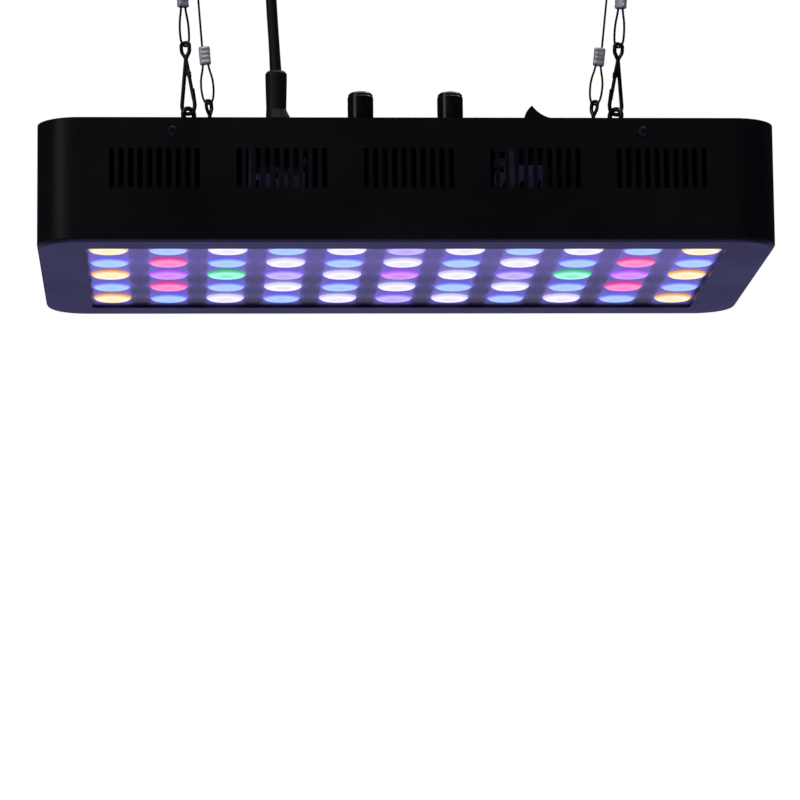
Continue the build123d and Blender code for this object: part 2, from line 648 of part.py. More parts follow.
def mains_plug():
    """A moulded plug lying on the cover, its blades to the left, with a tapered strain relief."""
    relief = loft([Plane.YZ * Circle(4.6), Pos(-24, 0, 0) * (Plane.YZ * Circle(7.0))])
    body = loft([Pos(-24, 0, 0) * (Plane.YZ * RectangleRounded(15, 15, 5)),
                 Pos(-36, 0, 0) * (Plane.YZ * RectangleRounded(24, 20, 6)),
                 Pos(-54, 0, 0) * (Plane.YZ * RectangleRounded(25, 20.4, 5))], ruled=True)
    plug = relief + body
    return Pos(PLUG_X, PLUG_Y, PLUG_Z) * plug


def mains_plug_pins():
    """Two flat blades and a round earth pin."""
    pins = [Pos(-62.5, side * 6.35, -3.0) * Box(17, 1.5, 6.3) for side in (-1, 1)]
    pins.append(Pos(-63.75, 0, 5.6) * Rot(0, 90, 0) * Cylinder(2.4, 19.5))
    return [Pos(PLUG_X, PLUG_Y, PLUG_Z) * pin for pin in pins]


# ---- make every node ----
board = slab(OPENING_X - 1, OPENING_Y - 1, BOARD_Z, SINK_Z, 2) - board_screw_holes()
lens_solid = lens()
emitter_solid = led_emitter()
coil_solid = coil()

write("lower_housing", lower_housing())
write("top_cover", top_cover())
write("cover_screws", *cover_screws())
write("panel_gasket", panel_gasket())
write("lens_plate", lens_plate())
write("led_board", board)
write("heat_sink", heat_sink() - board_screw_holes())
write("board_screws", *board_screws())
write("led_emitters", *[Pos(x, y, 0) * emitter_solid for _, _, x, y in led_places()])
for colour in COLOURS.values():
    places = [(x, y) for column, row, x, y in led_places() if colour_of(column, row) == colour]
    write(f"lenses_{colour}", *[Pos(x, y, 0) * lens_solid for x, y in places])

for side_name, fan_x in (("left", -FAN_X), ("right", FAN_X)):
    write(f"fan_frame_{side_name}", fan_frame(fan_x))
    write(f"fan_rotor_{side_name}", fan_rotor(fan_x))
    write(f"fan_guard_{side_name}", fan_guard(fan_x))
write("fan_screws", *fan_screws())

write("white_driver", driver(-14))
write("blue_driver", driver(22))
write("terminal_block", terminal_block())
write("inlet_socket", inlet_socket())
write("inlet_pins", *inlet_pins())
write("inlet_screws", *inlet_screws())
write("power_connector", power_connector())
write("connector_strain_relief", connector_strain_relief())

write("dimmer_pots", *dimmer_pots())
write("dimmer_nuts", *dimmer_nuts())
for colour, knob_x in KNOB_X.items():
    write(f"{colour}_dimmer_knob", dimmer_knob(knob_x))
    write(f"{colour}_dimmer_shaft", dimmer_shaft(knob_x))
write("switch_body", switch_body())
write("switch_rocker", switch_rocker())

hook_frame = snap_hook_frame()
hook_gate = snap_hook_gate()
hook_rivet = gate_rivet()
chains = CHAINS.values()
write("eye_bolts", *[eye_bolt(chain) for chain in chains])
write("eye_bolt_nuts", *[eye_nut(chain) for chain in chains])
write("snap_hook_frames", *[placed_hook(chain, hook_frame) for chain in chains])
write("gate_rivets", *[placed_hook(chain, hook_rivet) for chain in chains])
write("wire_ferrules", *[sleeve for chain in chains for sleeve in ferrules(chain)])
write("ceiling_hooks", *[ceiling_hook(chain) for chain in chains])
for name, chain in CHAINS.items():
    write(f"gate_{name}", placed_hook(chain, hook_gate))
    write(f"wire_{name}", suspension_wire(f"wire_{name}", chain))

write("power_cord", routed("power_cord", cord_points(), CORD_R) - coil_solid,
      routed("power_cord_tail", tail_points(), CORD_R) - coil_solid)
write("power_cord_coil", coil_solid)
write("cord_tie", cord_tie())
write("mains_plug", mains_plug())
write("mains_plug_pins", *mains_plug_pins())

os.makedirs("parts", exist_ok=True)
for name, part in PARTS.items():
    export_step(part, f"parts/{name}.step")
print(len(PARTS), "nodes")
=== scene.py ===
"""A hanging LED aquarium light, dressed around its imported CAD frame. Metres, +Z up, front at -Y."""
import math

import bpy
from mathutils import Matrix, Vector


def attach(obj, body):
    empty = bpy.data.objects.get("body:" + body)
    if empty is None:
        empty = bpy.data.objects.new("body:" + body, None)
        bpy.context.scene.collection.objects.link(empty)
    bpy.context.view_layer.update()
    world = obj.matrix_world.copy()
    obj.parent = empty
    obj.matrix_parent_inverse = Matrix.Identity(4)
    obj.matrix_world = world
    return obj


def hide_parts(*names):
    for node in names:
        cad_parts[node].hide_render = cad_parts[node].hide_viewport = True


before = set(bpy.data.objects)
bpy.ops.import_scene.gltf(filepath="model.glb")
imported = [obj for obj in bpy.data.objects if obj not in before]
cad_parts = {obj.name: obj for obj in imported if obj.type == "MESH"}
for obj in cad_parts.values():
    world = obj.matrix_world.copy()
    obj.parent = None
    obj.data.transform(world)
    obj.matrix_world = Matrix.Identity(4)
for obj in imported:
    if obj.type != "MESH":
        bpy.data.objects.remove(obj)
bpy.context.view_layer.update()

# ---- sizes shared with the CAD, in metres ----
LED_PITCH = (0.03235, 0.0346)
LENS_RADIUS = 0.0107
PLATE_UNDERSIDE = -0.0646
CORD_DIAMETER = 0.006
ROPE_DIAMETER = 0.0012
PULL_HEIGHT = 0.0118
COIL_CENTRE = (0.002, 0.024)
COIL_MIDDLE_R = 0.03475
COIL_LAYERS = (0.0042, 0.0102)
COIL_BOTTOM = 0.0012

# where the two sleeves of a wire begin, measured along it from the pull point
LOWER_SLEEVE = 0.0570
UPPER_SLEEVE = 0.1060

# Each suspension wire: the x and y of its eye bolt, its lean to the side and the turn of its loops about
# it, both in degrees, and the side on which its route starts. "loop" is half the lower loop's width, and
# "raised" is how far the lower sleeve sits above its place in the CAD.
CHAINS = {
    "front_left": {
        "x": -0.1182, "y": -0.076, "lean": -2.9, "side": 1, "turn": 35.0, "loop": 0.0032, "raised": 0.0,
    },
    "front_right": {
        "x": 0.1152, "y": -0.076, "lean": 3.9, "side": -1, "turn": -35.0, "loop": 0.0032, "raised": 0.0,
    },
    "rear_left": {
        "x": -0.1036, "y": 0.058, "lean": -4.4, "side": 1, "turn": -5.0, "loop": 0.0040, "raised": 0.0013,
    },
    "rear_right": {
        "x": 0.1134, "y": 0.058, "lean": 6.4, "side": -1, "turn": 5.0, "loop": 0.0040, "raised": 0.0013,
    },
}


# ---- camera ----
def make_camera():
    """A long lens, a little below the light's underside and left of its middle."""
    data = bpy.data.cameras.new("camera")
    data.sensor_width = 36.0
    data.lens = 190.5
    data.clip_start = 0.1
    data.clip_end = 60.0
    camera = bpy.data.objects.new("camera", data)
    place = (-0.1233, -2.3265, -0.5256)
    heading, rise, roll, upright = -3.02, 9.48, 0.60, 90.0
    turn = (
        Matrix.Rotation(math.radians(heading), 4, "Z")
        @ Matrix.Rotation(math.radians(rise), 4, "X")
        @ Matrix.Rotation(math.radians(roll), 4, "Y")
        @ Matrix.Rotation(math.radians(upright), 4, "X")
    )
    camera.matrix_world = Matrix.Translation(place) @ turn
    bpy.context.scene.collection.objects.link(camera)
    bpy.context.scene.camera = camera


# ---- making pieces ----
def link(name, data):
    """A new object in the scene that shows the given data."""
    piece = bpy.data.objects.new(name, data)
    bpy.context.scene.collection.objects.link(piece)
    return piece


def mesh_piece(name, points, faces):
    """A smooth mesh object from its points and faces."""
    mesh = bpy.data.meshes.new(name)
    mesh.from_pydata([tuple(point) for point in points], [], faces)
    mesh.polygons.foreach_set("use_smooth", [True] * len(mesh.polygons))
    mesh.update()
    return link(name, mesh)


def finish_piece(piece, material, slot, *replaced):
    """Gives a new piece its material and the body it rides on, and hides the CAD parts it stands for."""
    piece.data.materials.append(material)
    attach(piece, "root")
    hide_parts(*replaced)


def nurbs_curve(name, route):
    """A curve of one open NURBS spline with the route's points as its control points."""
    data = bpy.data.curves.new(name, "CURVE")
    data.dimensions = "3D"
    spline = data.splines.new("NURBS")
    spline.points.add(len(route) - 1)
    for control, point in zip(spline.points, route):
        control.co = (*point, 1.0)
    spline.order_u = 3
    spline.use_endpoint_u = True
    return data


def line_of(route, resolution):
    """The points of a route's NURBS spline, as Blender works them out."""
    data = nurbs_curve("route", route)
    data.resolution_u = resolution
    data.splines[0].resolution_u = resolution
    curve = link("route", data)
    mesh = bpy.data.meshes.new_from_object(curve)
    line = [vertex.co.copy() for vertex in mesh.vertices]
    bpy.data.objects.remove(curve)
    bpy.data.curves.remove(data)
    bpy.data.meshes.remove(mesh)
    return line


def swept_frames(line):
    """Each point of a line with two directions across it, turning as little as they can."""
    ahead = (line[1] - line[0]).normalized()
    across = ahead.orthogonal().normalized()
    frames = []
    for index, here in enumerate(line):
        before = line[max(index - 1, 0)]
        after = line[min(index + 1, len(line) - 1)]
        ahead = (after - before).normalized()
        across = (across - ahead * across.dot(ahead)).normalized()
        frames.append((here, across, ahead.cross(across)))
    return frames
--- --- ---
Repeat, character for character, the lines of the material above from the line with "hook_frame = snap_hook_frame()" through the line with "obj.data.transform(world)".

▶ [Task output]:
hook_frame = snap_hook_frame()
hook_gate = snap_hook_gate()
hook_rivet = gate_rivet()
chains = CHAINS.values()
write("eye_bolts", *[eye_bolt(chain) for chain in chains])
write("eye_bolt_nuts", *[eye_nut(chain) for chain in chains])
write("snap_hook_frames", *[placed_hook(chain, hook_frame) for chain in chains])
write("gate_rivets", *[placed_hook(chain, hook_rivet) for chain in chains])
write("wire_ferrules", *[sleeve for chain in chains for sleeve in ferrules(chain)])
write("ceiling_hooks", *[ceiling_hook(chain) for chain in chains])
for name, chain in CHAINS.items():
    write(f"gate_{name}", placed_hook(chain, hook_gate))
    write(f"wire_{name}", suspension_wire(f"wire_{name}", chain))

write("power_cord", routed("power_cord", cord_points(), CORD_R) - coil_solid,
      routed("power_cord_tail", tail_points(), CORD_R) - coil_solid)
write("power_cord_coil", coil_solid)
write("cord_tie", cord_tie())
write("mains_plug", mains_plug())
write("mains_plug_pins", *mains_plug_pins())

os.makedirs("parts", exist_ok=True)
for name, part in PARTS.items():
    export_step(part, f"parts/{name}.step")
print(len(PARTS), "nodes")
=== scene.py ===
"""A hanging LED aquarium light, dressed around its imported CAD frame. Metres, +Z up, front at -Y."""
import math

import bpy
from mathutils import Matrix, Vector


def attach(obj, body):
    empty = bpy.data.objects.get("body:" + body)
    if empty is None:
        empty = bpy.data.objects.new("body:" + body, None)
        bpy.context.scene.collection.objects.link(empty)
    bpy.context.view_layer.update()
    world = obj.matrix_world.copy()
    obj.parent = empty
    obj.matrix_parent_inverse = Matrix.Identity(4)
    obj.matrix_world = world
    return obj


def hide_parts(*names):
    for node in names:
        cad_parts[node].hide_render = cad_parts[node].hide_viewport = True


before = set(bpy.data.objects)
bpy.ops.import_scene.gltf(filepath="model.glb")
imported = [obj for obj in bpy.data.objects if obj not in before]
cad_parts = {obj.name: obj for obj in imported if obj.type == "MESH"}
for obj in cad_parts.values():
    world = obj.matrix_world.copy()
    obj.parent = None
    obj.data.transform(world)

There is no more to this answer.